### Supplied records
==========

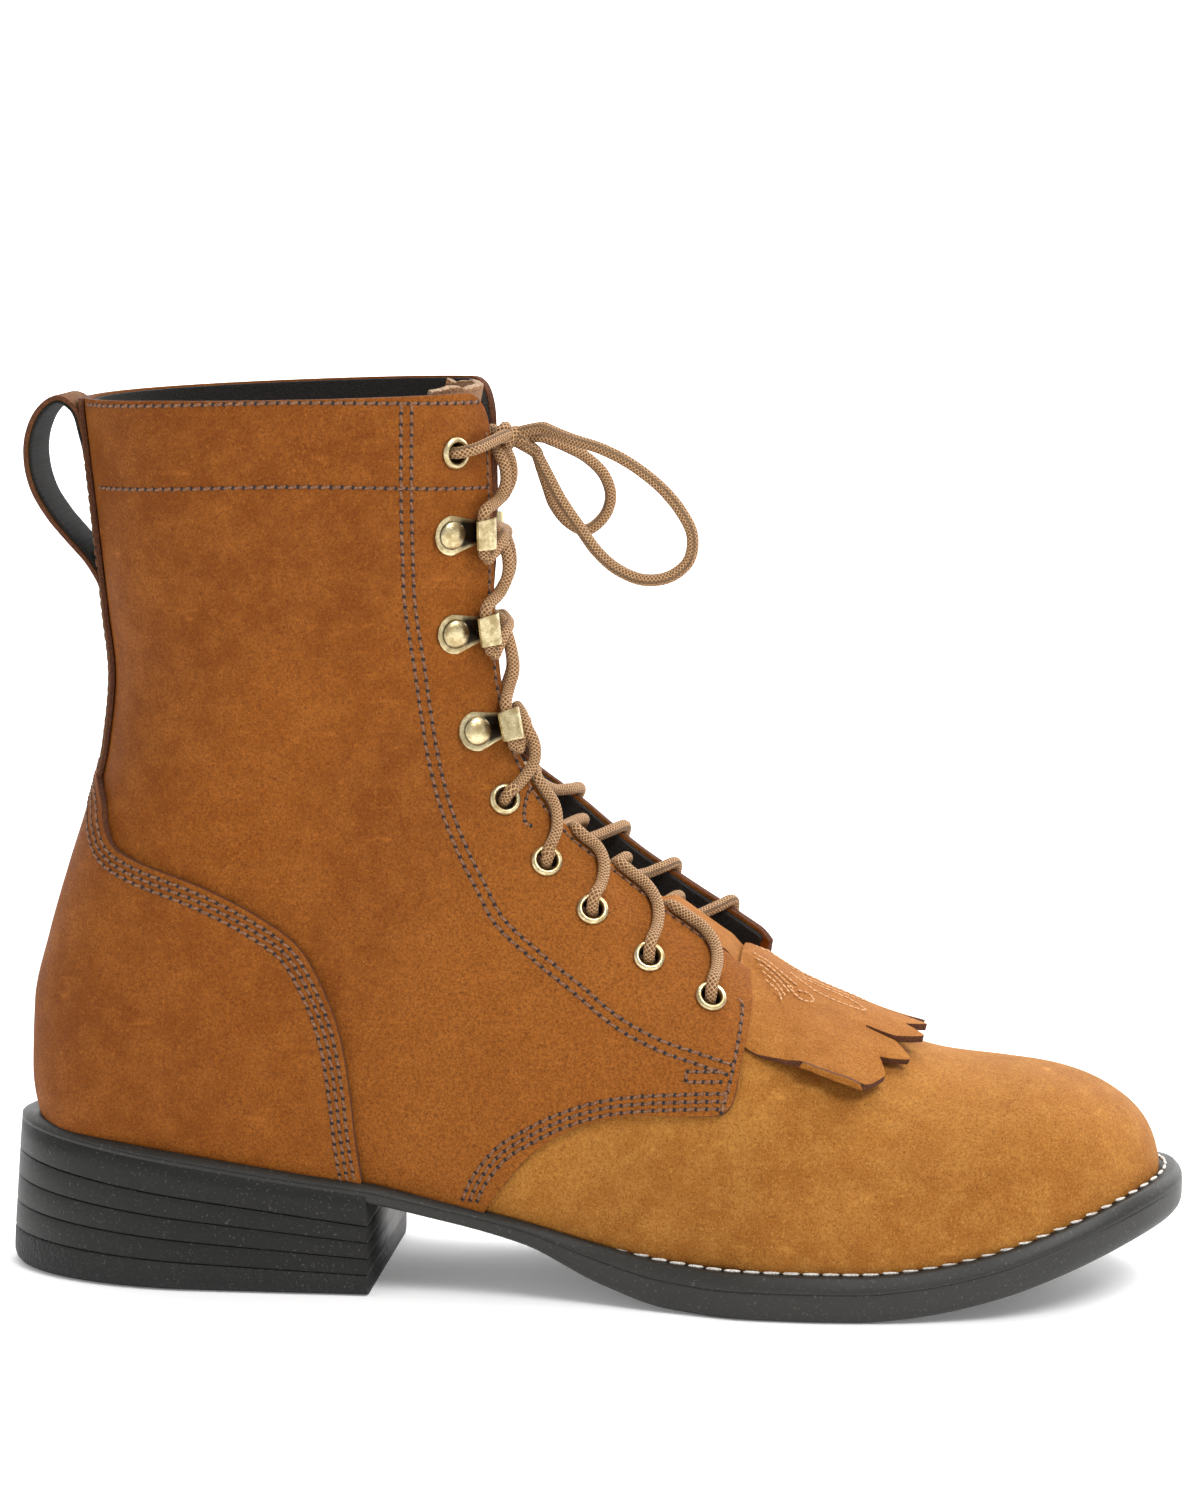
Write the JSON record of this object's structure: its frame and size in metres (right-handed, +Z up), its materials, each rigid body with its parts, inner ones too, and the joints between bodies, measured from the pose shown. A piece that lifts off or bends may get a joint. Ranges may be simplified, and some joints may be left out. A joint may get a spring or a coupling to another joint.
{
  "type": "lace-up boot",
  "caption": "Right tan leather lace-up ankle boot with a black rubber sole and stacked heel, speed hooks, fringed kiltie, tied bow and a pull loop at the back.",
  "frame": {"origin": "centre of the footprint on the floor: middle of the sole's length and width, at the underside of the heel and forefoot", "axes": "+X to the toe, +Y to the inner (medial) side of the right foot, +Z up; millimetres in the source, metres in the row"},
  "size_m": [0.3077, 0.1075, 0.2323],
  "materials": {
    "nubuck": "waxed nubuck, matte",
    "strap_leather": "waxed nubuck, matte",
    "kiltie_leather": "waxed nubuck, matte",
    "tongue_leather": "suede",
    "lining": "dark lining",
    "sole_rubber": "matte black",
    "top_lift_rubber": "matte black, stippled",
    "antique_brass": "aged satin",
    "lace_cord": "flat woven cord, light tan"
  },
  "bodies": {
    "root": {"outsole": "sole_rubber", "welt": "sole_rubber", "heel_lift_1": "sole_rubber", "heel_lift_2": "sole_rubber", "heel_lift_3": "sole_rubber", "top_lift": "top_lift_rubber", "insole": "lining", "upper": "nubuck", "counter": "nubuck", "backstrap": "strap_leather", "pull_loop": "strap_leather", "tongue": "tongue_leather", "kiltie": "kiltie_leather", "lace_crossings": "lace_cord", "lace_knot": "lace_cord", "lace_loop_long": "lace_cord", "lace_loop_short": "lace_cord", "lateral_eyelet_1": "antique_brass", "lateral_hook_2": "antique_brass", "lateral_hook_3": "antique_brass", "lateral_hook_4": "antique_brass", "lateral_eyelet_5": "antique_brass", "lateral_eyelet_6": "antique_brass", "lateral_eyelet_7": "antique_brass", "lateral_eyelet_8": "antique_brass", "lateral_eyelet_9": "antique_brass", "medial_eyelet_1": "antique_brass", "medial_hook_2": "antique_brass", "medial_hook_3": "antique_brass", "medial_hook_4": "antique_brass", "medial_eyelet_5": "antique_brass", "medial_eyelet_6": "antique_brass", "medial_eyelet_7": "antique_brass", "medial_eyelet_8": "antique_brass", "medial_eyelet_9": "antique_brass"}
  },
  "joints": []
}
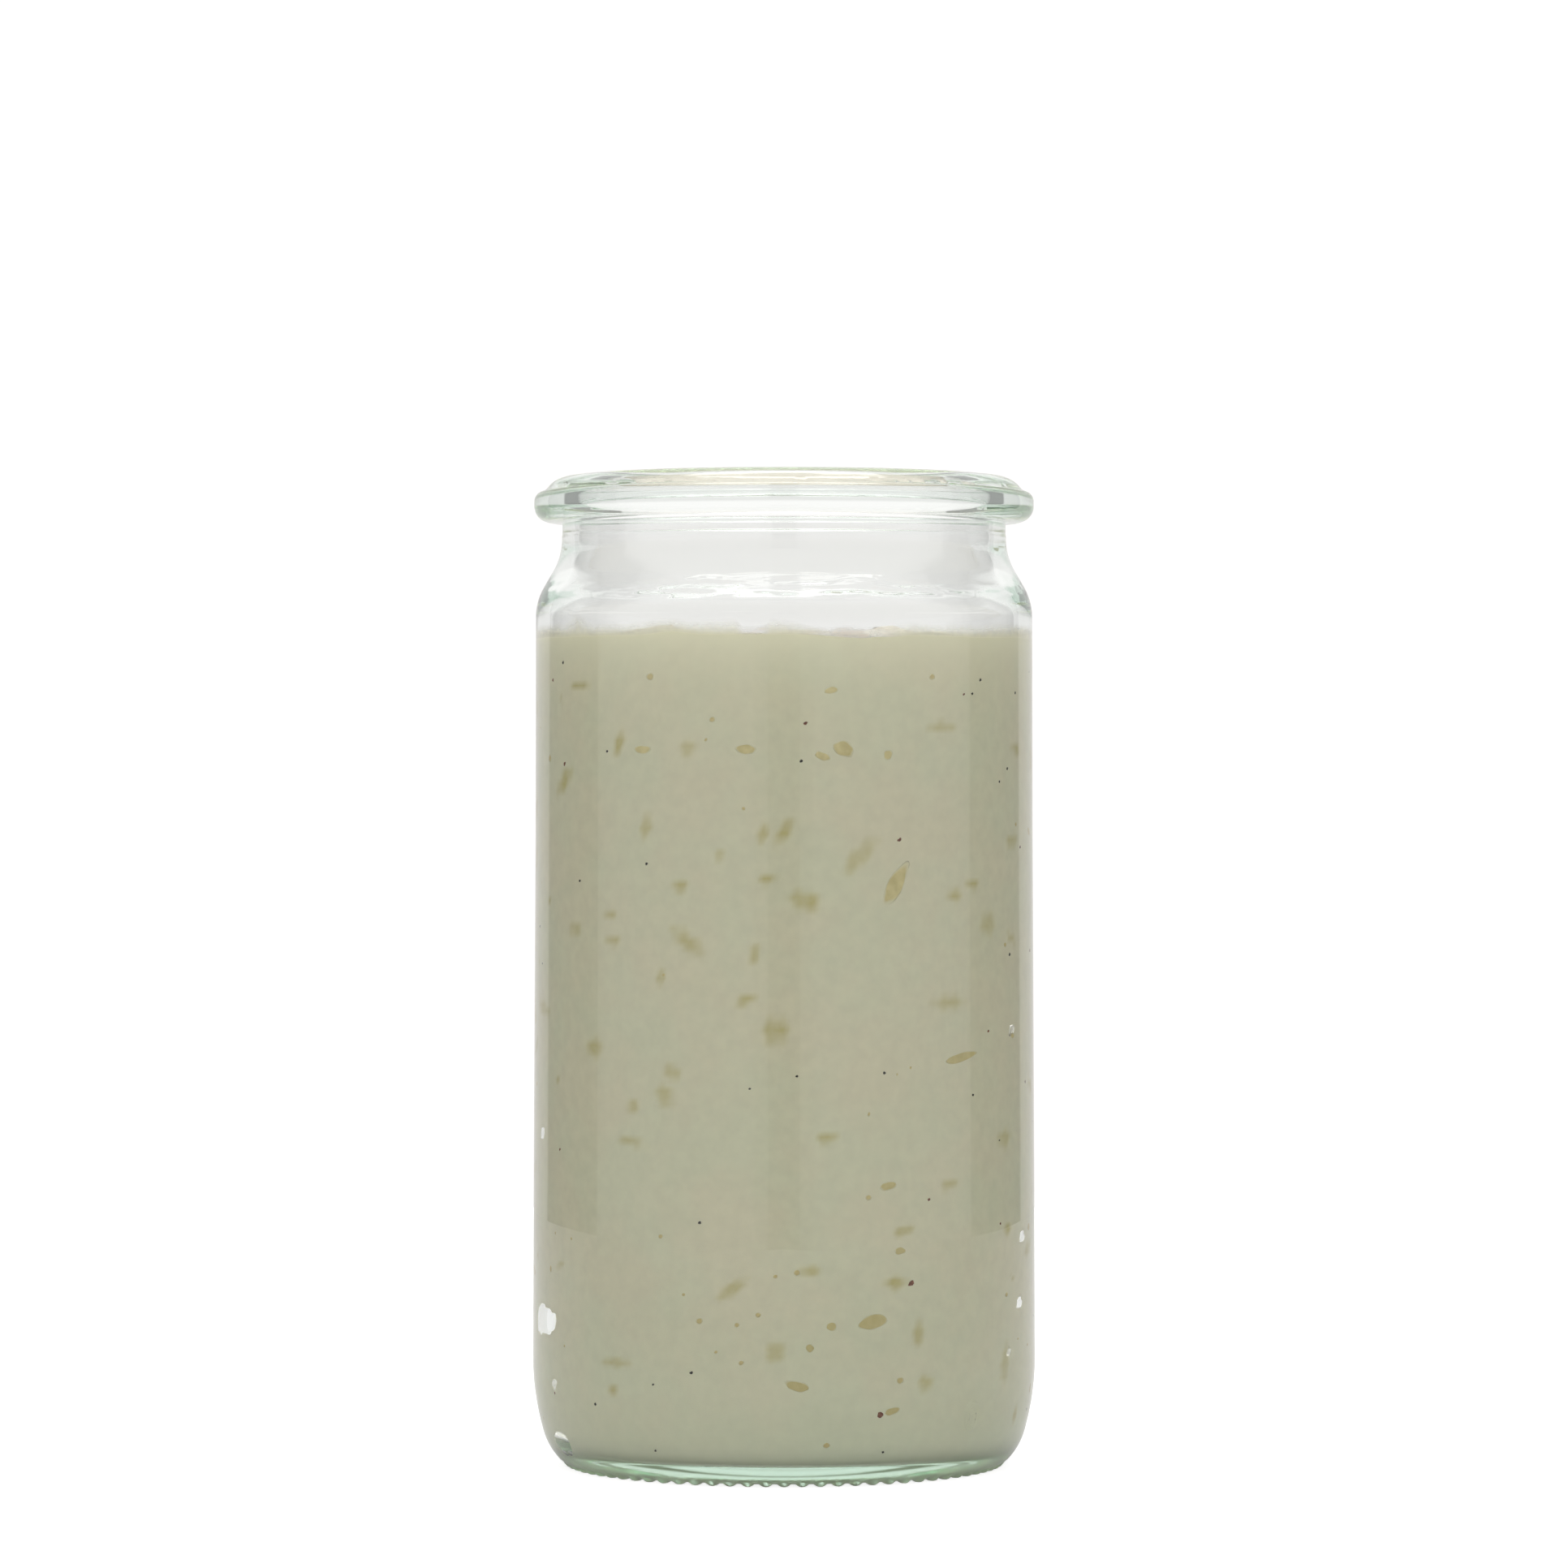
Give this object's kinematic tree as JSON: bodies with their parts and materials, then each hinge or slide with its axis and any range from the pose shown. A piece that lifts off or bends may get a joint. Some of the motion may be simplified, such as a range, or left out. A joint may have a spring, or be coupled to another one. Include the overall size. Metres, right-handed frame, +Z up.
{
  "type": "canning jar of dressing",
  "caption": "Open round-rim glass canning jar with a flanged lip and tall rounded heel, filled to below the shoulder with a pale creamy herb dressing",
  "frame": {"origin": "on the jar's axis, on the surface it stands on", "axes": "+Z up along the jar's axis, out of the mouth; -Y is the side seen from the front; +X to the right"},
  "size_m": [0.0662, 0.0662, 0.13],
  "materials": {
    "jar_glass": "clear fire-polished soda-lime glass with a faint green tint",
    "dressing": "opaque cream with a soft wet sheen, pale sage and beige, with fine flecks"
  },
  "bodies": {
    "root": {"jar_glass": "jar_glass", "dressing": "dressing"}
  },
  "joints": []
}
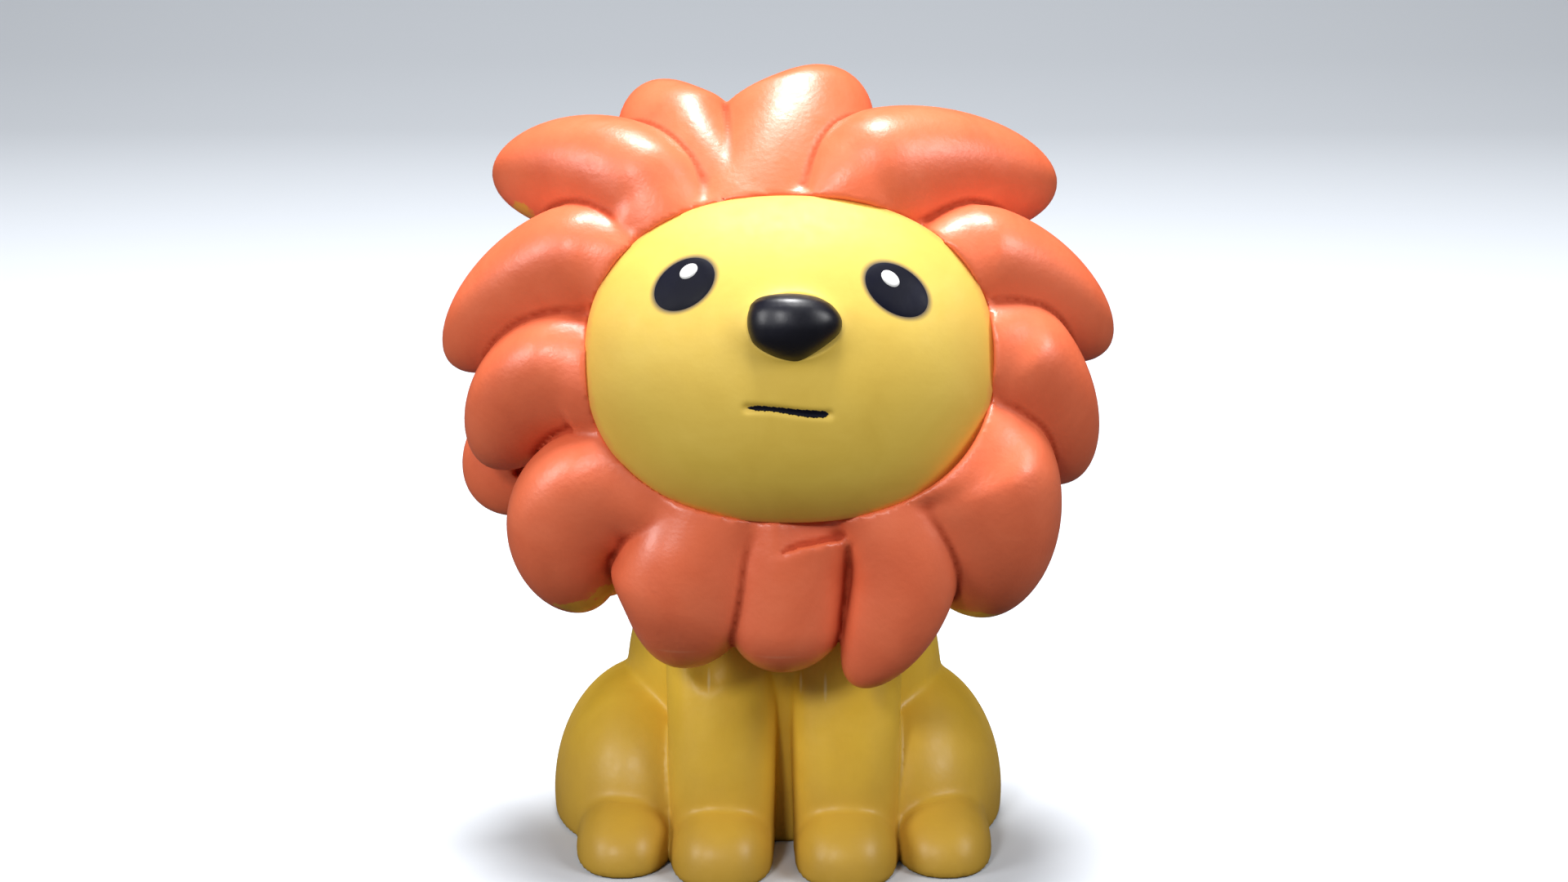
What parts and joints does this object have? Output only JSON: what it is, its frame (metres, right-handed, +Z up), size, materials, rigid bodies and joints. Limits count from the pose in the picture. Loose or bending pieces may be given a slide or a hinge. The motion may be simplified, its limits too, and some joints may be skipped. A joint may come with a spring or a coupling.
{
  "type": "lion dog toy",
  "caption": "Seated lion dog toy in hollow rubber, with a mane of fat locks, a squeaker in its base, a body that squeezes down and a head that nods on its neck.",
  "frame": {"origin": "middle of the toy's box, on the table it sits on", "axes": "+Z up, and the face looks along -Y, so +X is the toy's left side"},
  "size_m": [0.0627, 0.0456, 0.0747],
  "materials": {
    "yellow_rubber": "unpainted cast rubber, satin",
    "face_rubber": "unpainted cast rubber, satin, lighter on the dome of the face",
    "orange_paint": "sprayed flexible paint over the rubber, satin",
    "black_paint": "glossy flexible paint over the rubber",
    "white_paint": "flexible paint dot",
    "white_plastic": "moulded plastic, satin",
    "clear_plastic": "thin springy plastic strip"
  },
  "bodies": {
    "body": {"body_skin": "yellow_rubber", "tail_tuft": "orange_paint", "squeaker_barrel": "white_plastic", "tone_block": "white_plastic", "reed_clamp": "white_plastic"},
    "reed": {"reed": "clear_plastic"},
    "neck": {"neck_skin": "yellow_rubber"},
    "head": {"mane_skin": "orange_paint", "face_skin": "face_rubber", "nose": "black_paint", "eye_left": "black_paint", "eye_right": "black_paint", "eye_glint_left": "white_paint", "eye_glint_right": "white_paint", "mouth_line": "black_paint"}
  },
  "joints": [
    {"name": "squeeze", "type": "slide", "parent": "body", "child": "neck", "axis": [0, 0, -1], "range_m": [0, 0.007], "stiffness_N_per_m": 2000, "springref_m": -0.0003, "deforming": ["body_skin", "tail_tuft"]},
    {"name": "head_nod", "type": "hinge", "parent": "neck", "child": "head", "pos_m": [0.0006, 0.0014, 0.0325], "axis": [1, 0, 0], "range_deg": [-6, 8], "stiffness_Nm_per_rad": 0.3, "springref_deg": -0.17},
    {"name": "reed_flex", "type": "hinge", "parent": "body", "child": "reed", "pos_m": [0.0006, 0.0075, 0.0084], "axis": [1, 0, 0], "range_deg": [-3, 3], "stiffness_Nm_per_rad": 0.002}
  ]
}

==========

### Task to complete
Keep the pictures out of the copy and return the rest of the data above exactly.

### Task output
Write the JSON record of this object's structure: its frame and size in metres (right-handed, +Z up), its materials, each rigid body with its parts, inner ones too, and the joints between bodies, measured from the pose shown. A piece that lifts off or bends may get a joint. Ranges may be simplified, and some joints may be left out. A joint may get a spring or a coupling to another joint.
{
  "type": "lace-up boot",
  "caption": "Right tan leather lace-up ankle boot with a black rubber sole and stacked heel, speed hooks, fringed kiltie, tied bow and a pull loop at the back.",
  "frame": {"origin": "centre of the footprint on the floor: middle of the sole's length and width, at the underside of the heel and forefoot", "axes": "+X to the toe, +Y to the inner (medial) side of the right foot, +Z up; millimetres in the source, metres in the row"},
  "size_m": [0.3077, 0.1075, 0.2323],
  "materials": {
    "nubuck": "waxed nubuck, matte",
    "strap_leather": "waxed nubuck, matte",
    "kiltie_leather": "waxed nubuck, matte",
    "tongue_leather": "suede",
    "lining": "dark lining",
    "sole_rubber": "matte black",
    "top_lift_rubber": "matte black, stippled",
    "antique_brass": "aged satin",
    "lace_cord": "flat woven cord, light tan"
  },
  "bodies": {
    "root": {"outsole": "sole_rubber", "welt": "sole_rubber", "heel_lift_1": "sole_rubber", "heel_lift_2": "sole_rubber", "heel_lift_3": "sole_rubber", "top_lift": "top_lift_rubber", "insole": "lining", "upper": "nubuck", "counter": "nubuck", "backstrap": "strap_leather", "pull_loop": "strap_leather", "tongue": "tongue_leather", "kiltie": "kiltie_leather", "lace_crossings": "lace_cord", "lace_knot": "lace_cord", "lace_loop_long": "lace_cord", "lace_loop_short": "lace_cord", "lateral_eyelet_1": "antique_brass", "lateral_hook_2": "antique_brass", "lateral_hook_3": "antique_brass", "lateral_hook_4": "antique_brass", "lateral_eyelet_5": "antique_brass", "lateral_eyelet_6": "antique_brass", "lateral_eyelet_7": "antique_brass", "lateral_eyelet_8": "antique_brass", "lateral_eyelet_9": "antique_brass", "medial_eyelet_1": "antique_brass", "medial_hook_2": "antique_brass", "medial_hook_3": "antique_brass", "medial_hook_4": "antique_brass", "medial_eyelet_5": "antique_brass", "medial_eyelet_6": "antique_brass", "medial_eyelet_7": "antique_brass", "medial_eyelet_8": "antique_brass", "medial_eyelet_9": "antique_brass"}
  },
  "joints": []
}
Give this object's kinematic tree as JSON: bodies with their parts and materials, then each hinge or slide with its axis and any range from the pose shown. A piece that lifts off or bends may get a joint. Some of the motion may be simplified, such as a range, or left out. A joint may have a spring, or be coupled to another one. Include the overall size. Metres, right-handed frame, +Z up.
{
  "type": "canning jar of dressing",
  "caption": "Open round-rim glass canning jar with a flanged lip and tall rounded heel, filled to below the shoulder with a pale creamy herb dressing",
  "frame": {"origin": "on the jar's axis, on the surface it stands on", "axes": "+Z up along the jar's axis, out of the mouth; -Y is the side seen from the front; +X to the right"},
  "size_m": [0.0662, 0.0662, 0.13],
  "materials": {
    "jar_glass": "clear fire-polished soda-lime glass with a faint green tint",
    "dressing": "opaque cream with a soft wet sheen, pale sage and beige, with fine flecks"
  },
  "bodies": {
    "root": {"jar_glass": "jar_glass", "dressing": "dressing"}
  },
  "joints": []
}
What parts and joints does this object have? Output only JSON: what it is, its frame (metres, right-handed, +Z up), size, materials, rigid bodies and joints. Limits count from the pose in the picture. Loose or bending pieces may be given a slide or a hinge. The motion may be simplified, its limits too, and some joints may be skipped. A joint may come with a spring or a coupling.
{
  "type": "lion dog toy",
  "caption": "Seated lion dog toy in hollow rubber, with a mane of fat locks, a squeaker in its base, a body that squeezes down and a head that nods on its neck.",
  "frame": {"origin": "middle of the toy's box, on the table it sits on", "axes": "+Z up, and the face looks along -Y, so +X is the toy's left side"},
  "size_m": [0.0627, 0.0456, 0.0747],
  "materials": {
    "yellow_rubber": "unpainted cast rubber, satin",
    "face_rubber": "unpainted cast rubber, satin, lighter on the dome of the face",
    "orange_paint": "sprayed flexible paint over the rubber, satin",
    "black_paint": "glossy flexible paint over the rubber",
    "white_paint": "flexible paint dot",
    "white_plastic": "moulded plastic, satin",
    "clear_plastic": "thin springy plastic strip"
  },
  "bodies": {
    "body": {"body_skin": "yellow_rubber", "tail_tuft": "orange_paint", "squeaker_barrel": "white_plastic", "tone_block": "white_plastic", "reed_clamp": "white_plastic"},
    "reed": {"reed": "clear_plastic"},
    "neck": {"neck_skin": "yellow_rubber"},
    "head": {"mane_skin": "orange_paint", "face_skin": "face_rubber", "nose": "black_paint", "eye_left": "black_paint", "eye_right": "black_paint", "eye_glint_left": "white_paint", "eye_glint_right": "white_paint", "mouth_line": "black_paint"}
  },
  "joints": [
    {"name": "squeeze", "type": "slide", "parent": "body", "child": "neck", "axis": [0, 0, -1], "range_m": [0, 0.007], "stiffness_N_per_m": 2000, "springref_m": -0.0003, "deforming": ["body_skin", "tail_tuft"]},
    {"name": "head_nod", "type": "hinge", "parent": "neck", "child": "head", "pos_m": [0.0006, 0.0014, 0.0325], "axis": [1, 0, 0], "range_deg": [-6, 8], "stiffness_Nm_per_rad": 0.3, "springref_deg": -0.17},
    {"name": "reed_flex", "type": "hinge", "parent": "body", "child": "reed", "pos_m": [0.0006, 0.0075, 0.0084], "axis": [1, 0, 0], "range_deg": [-3, 3], "stiffness_Nm_per_rad": 0.002}
  ]
}